Novel and justiciable
Two lawsuits against the federal government have been allowed to proceed, marking a major moment for climate change litigation in Canada.
Long-shot legal actions — “novel claims,” to use the phrase preferred by judges — sometimes pay off in ways no one expected.
Back in December, the Federal Court of Appeal issued a unanimous decision to revive two challenges of federal government climate policy — one brought by 15 young people from across Canada (the La Rose claim) and one brought by two groups that form part of the Wetʼsuwetʼen First Nation (the Misdzi Yikh claim). Both claims accused the federal government of violating the plaintiffs’ section 7 and 15 Charter rights by failing to address the threat of climate change.
The Federal Court rejected both claims without leave to amend on the grounds that they were not justiciable — that they were asking judges to rule on political questions beyond the legitimate authority of the courts.
The FCA disagreed, at least in part. It concurred with the Federal Court on the section 15 claim, arguing that the effect on young Canadians of lax federal climate policy did not violate the Charter’s guarantee of equal treatment under the law (“Intergenerational equity is not within the scope of section 15, as the law currently stands …”).

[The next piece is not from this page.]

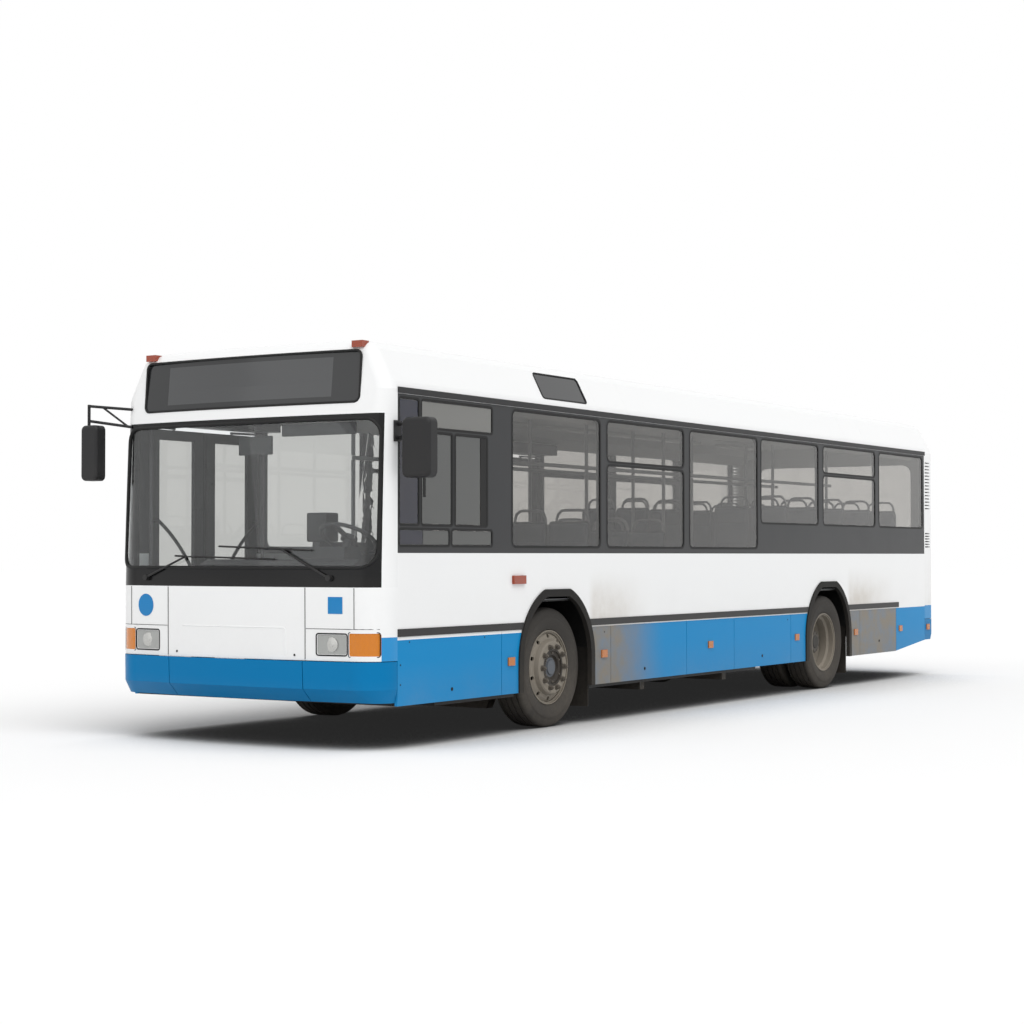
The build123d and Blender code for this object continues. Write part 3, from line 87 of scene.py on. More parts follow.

But it sided with the plaintiffs on the section 7 claim, concluding that there’s a justiciable argument for asserting a link between the “right to life, liberty and security of the person” and something the federal government promised to do: meet the emissions targets set out in the Paris Agreement, which Parliament ratified.
“The claims do not seek to tell Canada how to fulfill its commitments,” the FCA ruled. “In this regard, the Federal Court mischaracterized the claims when it held the claims were challenges to policy.”
So while the FCA did direct the plaintiffs to refine their arguments somewhat, their claims can still proceed. In part, the court’s decision reflects the fact that the claims had reached the motion-to-strike stage — and judges tend to be reluctant to toss out novel claims before they’ve had a proper airing.
“Motions to strike give appeal courts an opportunity to examine claims closely and decide whether there’s a cognizable issue in law there,” said Jon Silver, a senior associate at Torys who specializes in public law litigation.
“And I think the novelty of the claims played a large role in the court’s decision to let them go forward. There’s a striking section of the decision that talks about the threat of climate change, its effects on the livability of the environment. The court didn’t see itself as going out on a limb here.”
By deciding that the section 7 claim is justiciable (and, in the process, tossing out the argument that it’s impossible to prove a link between government action and damaging climate effects), the FCA opened the door wide to future claims accusing governments of violating core Charter rights by failing to get serious about climate change.
Even though the court directed that the claim be redrafted, Chris Tollefson of Tollefson Law in Victoria, co-counsel for the La Rose plaintiffs, sees the decision as an unqualified win.
“I think that what we’ve done here, with the appeal court ruling, is we’ve clarified an area of the law which was in a state of uncertainty,” he said. “It really wasn’t clear what justiciability meant. The court has said that questionsare not beyond the courts’ reach simply because they’re too complex or political.”
In doing so, the court also got out in front of a common argument against many Charter challenges of government policy — that such challenges assert a “positive right” to something rather than a “negative right” to be free from something.
“Positive rights under section 7 are very rare,” said Bridget Gilbride, a specialist in environmental law at Fasken. “There is still a very lively debate in legal circles about whether section 7 should be read to protect any positive rights at all.
“It can be argued that the threat posed by climate change is so great, it threatens the security of the person guaranteed by section 7 in the more usual, direct sense. So it could be interpreted as not a positive right.”
That’s basically what the FCA did. According to the wording of the appeal court decision, the Government of Canada argued that “positive obligations do not figure in any Charter jurisprudence to date and that the claims fail on that basis alone.”
The FCA, in response, suggested the claims entail aspects of both positive and negative rights. It also cited Gosselin v. Québec, “where the Court held that a positive rights claim could be advanced in ‘special circumstances.’”
“Climate change’s current and potential effects are widespread and grave,” the court continued. “They include loss of land and culture, food insecurity, injury and death. In the GGPPA References, the Supreme Court noted that climate change is an existential challenge, a threat of the highest order to the country, and to the future of humanity which cannot be ignored …
“If these do not constitute special circumstances, it is hard to conceive that any such circumstances could ever exist.”
The La Rose and Misdzi Yikh claims still have a long road ahead of them. Tollefson and his colleagues must refine their pleadings to take into account the FCA’s direction. “The Court of Appeal has indicated they have to start by focusing their claim on specific, individual government actions and their consequences,” said Silver.
And any claim that seeks to draw a bright line between a specific government law or policy and changes to the planet’s climate faces a daunting evidentiary burden.
“We feel confident in the scientific evidence we want to introduce,” said Tollefson. “And we have 15 young people who have compelling stories to tell the court.
“But today, we’ve got a decision that’s going to be cited for a long time to come. When novel claims are advanced, this decision is going to help the courts do their jobs.”